* BEGIN Working data *

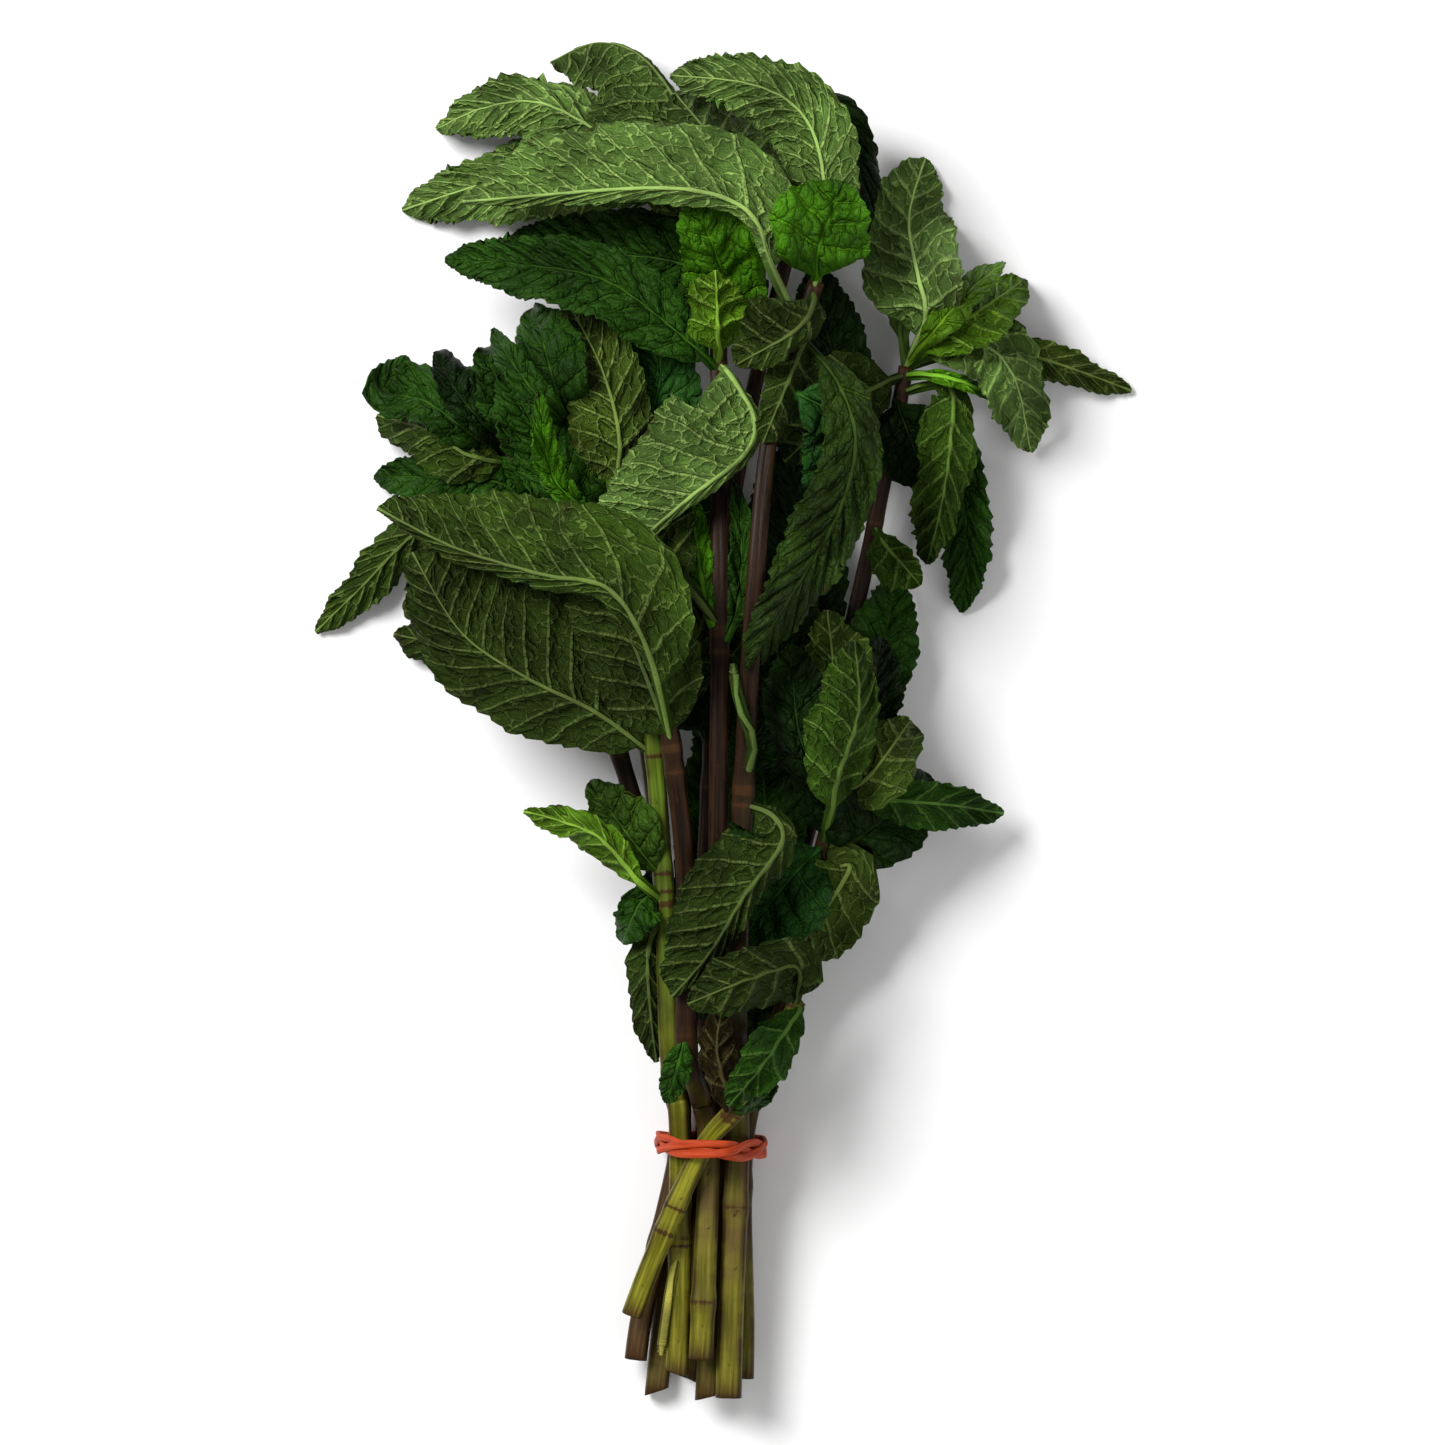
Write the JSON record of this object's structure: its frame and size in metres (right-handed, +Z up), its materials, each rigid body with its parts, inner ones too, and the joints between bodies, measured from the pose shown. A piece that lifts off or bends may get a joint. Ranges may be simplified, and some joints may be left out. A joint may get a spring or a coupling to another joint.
{
  "type": "mint bunch",
  "caption": "Bunch of fresh mint lying on its side: square leafy stems with toothed, veined leaves, gathered by a rubber band wound twice round the stems.",
  "frame": {"origin": "centre of the bounding box in plan, at the height of the surface the bunch lies on", "axes": "+X to the right as seen from above with the leafy head away, +Y from the cut stem ends to the leafy head, +Z up from the surface"},
  "size_m": [0.1604, 0.2648, 0.0525],
  "materials": {
    "leafy_stem": "satin",
    "band": "satin"
  },
  "bodies": {
    "root": {"stem_left_low": "leafy_stem", "stem_right_low": "leafy_stem", "stem_back": "leafy_stem", "stem_left_mid": "leafy_stem", "stem_right_olive": "leafy_stem", "stem_left_green": "leafy_stem", "stem_purple": "leafy_stem", "stem_centre": "leafy_stem", "stem_thick": "leafy_stem", "stem_diagonal": "leafy_stem", "rubber_band": "band"}
  },
  "joints": []
}
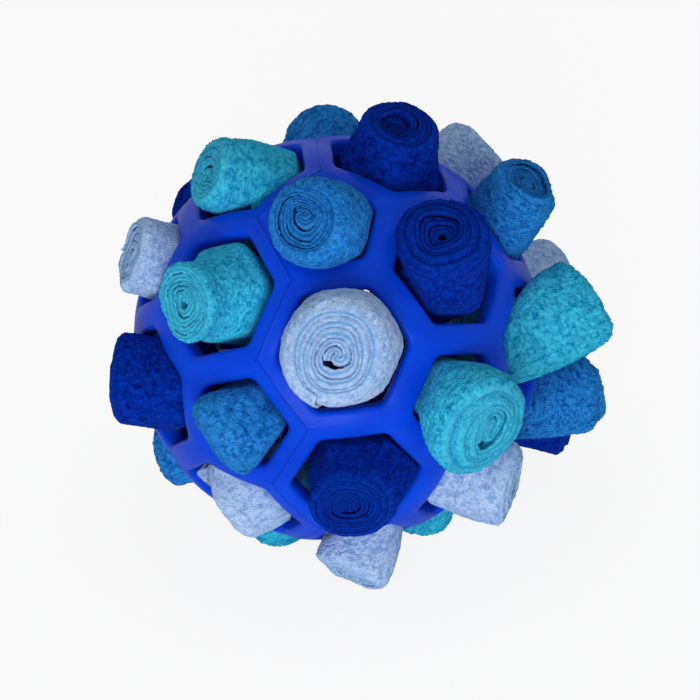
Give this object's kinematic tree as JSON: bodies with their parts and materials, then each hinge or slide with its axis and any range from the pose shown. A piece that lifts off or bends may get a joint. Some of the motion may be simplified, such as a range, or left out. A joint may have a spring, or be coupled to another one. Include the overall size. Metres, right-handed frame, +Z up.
{
  "type": "snuffle toy ball",
  "caption": "Hollow rubber lattice ball for a pet, with a rolled fleece strip pushed into each hole, where treats are hidden for sniffing out.",
  "frame": {"origin": "bottom centre of the toy's box, on the table that its three lowest rolls stand on", "axes": "+Z up, with the flat ends of the three lowest rolls facing -Z; -Y towards the picture's viewer, so +X is to the viewer's right"},
  "size_m": [0.1411, 0.1383, 0.1317],
  "materials": {
    "lattice_rubber": "moulded, semi-gloss, royal blue",
    "fleece_navy": "polar fleece, navy",
    "fleece_mid_blue": "polar fleece, mid-blue",
    "fleece_aqua": "polar fleece, aqua",
    "fleece_light_blue": "polar fleece, pale blue"
  },
  "bodies": {
    "ball": {"lattice_ball": "lattice_rubber"},
    "mid_blue_roll_1": {"mid_blue_roll_1": "fleece_mid_blue"},
    "aqua_roll_1": {"aqua_roll_1": "fleece_aqua"},
    "navy_roll_1": {"navy_roll_1": "fleece_navy"},
    "mid_blue_roll_2": {"mid_blue_roll_2": "fleece_mid_blue"},
    "aqua_roll_2": {"aqua_roll_2": "fleece_aqua"},
    "navy_roll_2": {"navy_roll_2": "fleece_navy"},
    "light_blue_roll_1": {"light_blue_roll_1": "fleece_light_blue"},
    "light_blue_roll_2": {"light_blue_roll_2": "fleece_light_blue"},
    "mid_blue_roll_3": {"mid_blue_roll_3": "fleece_mid_blue"},
    "navy_roll_3": {"navy_roll_3": "fleece_navy"},
    "light_blue_roll_3": {"light_blue_roll_3": "fleece_light_blue"},
    "mid_blue_roll_4": {"mid_blue_roll_4": "fleece_mid_blue"},
    "aqua_roll_3": {"aqua_roll_3": "fleece_aqua"},
    "aqua_roll_4": {"aqua_roll_4": "fleece_aqua"},
    "navy_roll_4": {"navy_roll_4": "fleece_navy"},
    "aqua_roll_5": {"aqua_roll_5": "fleece_aqua"},
    "aqua_roll_6": {"aqua_roll_6": "fleece_aqua"},
    "light_blue_roll_4": {"light_blue_roll_4": "fleece_light_blue"},
    "navy_roll_5": {"navy_roll_5": "fleece_navy"},
    "mid_blue_roll_5": {"mid_blue_roll_5": "fleece_mid_blue"},
    "navy_roll_6": {"navy_roll_6": "fleece_navy"},
    "light_blue_roll_5": {"light_blue_roll_5": "fleece_light_blue"},
    "light_blue_roll_6": {"light_blue_roll_6": "fleece_light_blue"},
    "mid_blue_roll_6": {"mid_blue_roll_6": "fleece_mid_blue"},
    "mid_blue_roll_7": {"mid_blue_roll_7": "fleece_mid_blue"},
    "light_blue_roll_7": {"light_blue_roll_7": "fleece_light_blue"},
    "navy_roll_7": {"navy_roll_7": "fleece_navy"},
    "navy_roll_8": {"navy_roll_8": "fleece_navy"},
    "light_blue_roll_8": {"light_blue_roll_8": "fleece_light_blue"},
    "aqua_roll_7": {"aqua_roll_7": "fleece_aqua"},
    "aqua_roll_8": {"aqua_roll_8": "fleece_aqua"},
    "mid_blue_roll_8": {"mid_blue_roll_8": "fleece_mid_blue"}
  },
  "joints": [
    {"name": "mid_blue_roll_1_pull", "type": "slide", "parent": "ball", "child": "mid_blue_roll_1", "axis": [0, -0.3433, 0.9392], "range_m": [0, 0.016]},
    {"name": "aqua_roll_1_pull", "type": "slide", "parent": "ball", "child": "aqua_roll_1", "axis": [-0.3568, 0.1885, 0.915], "range_m": [0, 0.016]},
    {"name": "navy_roll_1_pull", "type": "slide", "parent": "ball", "child": "navy_roll_1", "axis": [0.3568, 0.1885, 0.915], "range_m": [0, 0.016]},
    {"name": "mid_blue_roll_2_pull", "type": "slide", "parent": "ball", "child": "mid_blue_roll_2", "axis": [0, 0.6866, 0.7271], "range_m": [0, 0.016]},
    {"name": "aqua_roll_2_pull", "type": "slide", "parent": "ball", "child": "aqua_roll_2", "axis": [-0.5773, -0.449, 0.682], "range_m": [0, 0.016]},
    {"name": "navy_roll_2_pull", "type": "slide", "parent": "ball", "child": "navy_roll_2", "axis": [0.5773, -0.449, 0.682], "range_m": [0, 0.016]},
    {"name": "light_blue_roll_1_pull", "type": "slide", "parent": "ball", "child": "light_blue_roll_1", "axis": [0, -0.843, 0.538], "range_m": [0, 0.016]},
    {"name": "light_blue_roll_2_pull", "type": "slide", "parent": "ball", "child": "light_blue_roll_2", "axis": [-0.8507, 0.1061, 0.5149], "range_m": [0, 0.016]},
    {"name": "mid_blue_roll_3_pull", "type": "slide", "parent": "ball", "child": "mid_blue_roll_3", "axis": [0.8507, 0.1061, 0.5149], "range_m": [0, 0.016]},
    {"name": "navy_roll_3_pull", "type": "slide", "parent": "ball", "child": "navy_roll_3", "axis": [-0.5773, 0.682, 0.449], "range_m": [0, 0.016]},
    {"name": "light_blue_roll_3_pull", "type": "slide", "parent": "ball", "child": "light_blue_roll_3", "axis": [0.5773, 0.682, 0.449], "range_m": [0, 0.016]},
    {"name": "mid_blue_roll_4_pull", "type": "slide", "parent": "ball", "child": "mid_blue_roll_4", "axis": [-0.5257, -0.8332, 0.1716], "range_m": [0, 0.016]},
    {"name": "aqua_roll_3_pull", "type": "slide", "parent": "ball", "child": "aqua_roll_3", "axis": [0.5257, -0.8332, 0.1716], "range_m": [0, 0.016]},
    {"name": "aqua_roll_4_pull", "type": "slide", "parent": "ball", "child": "aqua_roll_4", "axis": [0, 0.987, 0.161], "range_m": [0, 0.016]},
    {"name": "navy_roll_4_pull", "type": "slide", "parent": "ball", "child": "navy_roll_4", "axis": [-0.9342, -0.3495, 0.072], "range_m": [0, 0.016]},
    {"name": "aqua_roll_5_pull", "type": "slide", "parent": "ball", "child": "aqua_roll_5", "axis": [0.9342, -0.3495, 0.072], "range_m": [0, 0.016]},
    {"name": "aqua_roll_6_pull", "type": "slide", "parent": "ball", "child": "aqua_roll_6", "axis": [-0.9342, 0.3495, -0.072], "range_m": [0, 0.016]},
    {"name": "light_blue_roll_4_pull", "type": "slide", "parent": "ball", "child": "light_blue_roll_4", "axis": [0.9342, 0.3495, -0.072], "range_m": [0, 0.016]},
    {"name": "navy_roll_5_pull", "type": "slide", "parent": "ball", "child": "navy_roll_5", "axis": [0, -0.987, -0.161], "range_m": [0, 0.016]},
    {"name": "mid_blue_roll_5_pull", "type": "slide", "parent": "ball", "child": "mid_blue_roll_5", "axis": [-0.5257, 0.8332, -0.1716], "range_m": [0, 0.016]},
    {"name": "navy_roll_6_pull", "type": "slide", "parent": "ball", "child": "navy_roll_6", "axis": [0.5257, 0.8332, -0.1716], "range_m": [0, 0.016]},
    {"name": "light_blue_roll_5_pull", "type": "slide", "parent": "ball", "child": "light_blue_roll_5", "axis": [-0.5773, -0.682, -0.449], "range_m": [0, 0.016]},
    {"name": "light_blue_roll_6_pull", "type": "slide", "parent": "ball", "child": "light_blue_roll_6", "axis": [0.5773, -0.682, -0.449], "range_m": [0, 0.016]},
    {"name": "mid_blue_roll_6_pull", "type": "slide", "parent": "ball", "child": "mid_blue_roll_6", "axis": [-0.8507, -0.1061, -0.5149], "range_m": [0, 0.016]},
    {"name": "mid_blue_roll_7_pull", "type": "slide", "parent": "ball", "child": "mid_blue_roll_7", "axis": [0.8507, -0.1061, -0.5149], "range_m": [0, 0.016]},
    {"name": "light_blue_roll_7_pull", "type": "slide", "parent": "ball", "child": "light_blue_roll_7", "axis": [0, 0.843, -0.538], "range_m": [0, 0.016]},
    {"name": "navy_roll_7_pull", "type": "slide", "parent": "ball", "child": "navy_roll_7", "axis": [-0.5773, 0.449, -0.682], "range_m": [0, 0.016]},
    {"name": "navy_roll_8_pull", "type": "slide", "parent": "ball", "child": "navy_roll_8", "axis": [0.5773, 0.449, -0.682], "range_m": [0, 0.016]},
    {"name": "light_blue_roll_8_pull", "type": "slide", "parent": "ball", "child": "light_blue_roll_8", "axis": [0, -0.6866, -0.7271], "range_m": [0, 0.016]},
    {"name": "aqua_roll_7_pull", "type": "slide", "parent": "ball", "child": "aqua_roll_7", "axis": [-0.3568, -0.1885, -0.915], "range_m": [0, 0.016]},
    {"name": "aqua_roll_8_pull", "type": "slide", "parent": "ball", "child": "aqua_roll_8", "axis": [0.3568, -0.1885, -0.915], "range_m": [0, 0.016]},
    {"name": "mid_blue_roll_8_pull", "type": "slide", "parent": "ball", "child": "mid_blue_roll_8", "axis": [0, 0.3433, -0.9392], "range_m": [0, 0.016]}
  ]
}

* END Working data *

What to produce -
Copy out each line that contains the word "joints".

Reply to the task -
Write the JSON record of this object's structure: its frame and size in metres (right-handed, +Z up), its materials, each rigid body with its parts, inner ones too, and the joints between bodies, measured from the pose shown. A piece that lifts off or bends may get a joint. Ranges may be simplified, and some joints may be left out. A joint may get a spring or a coupling to another joint.
  "joints": []
  "joints": [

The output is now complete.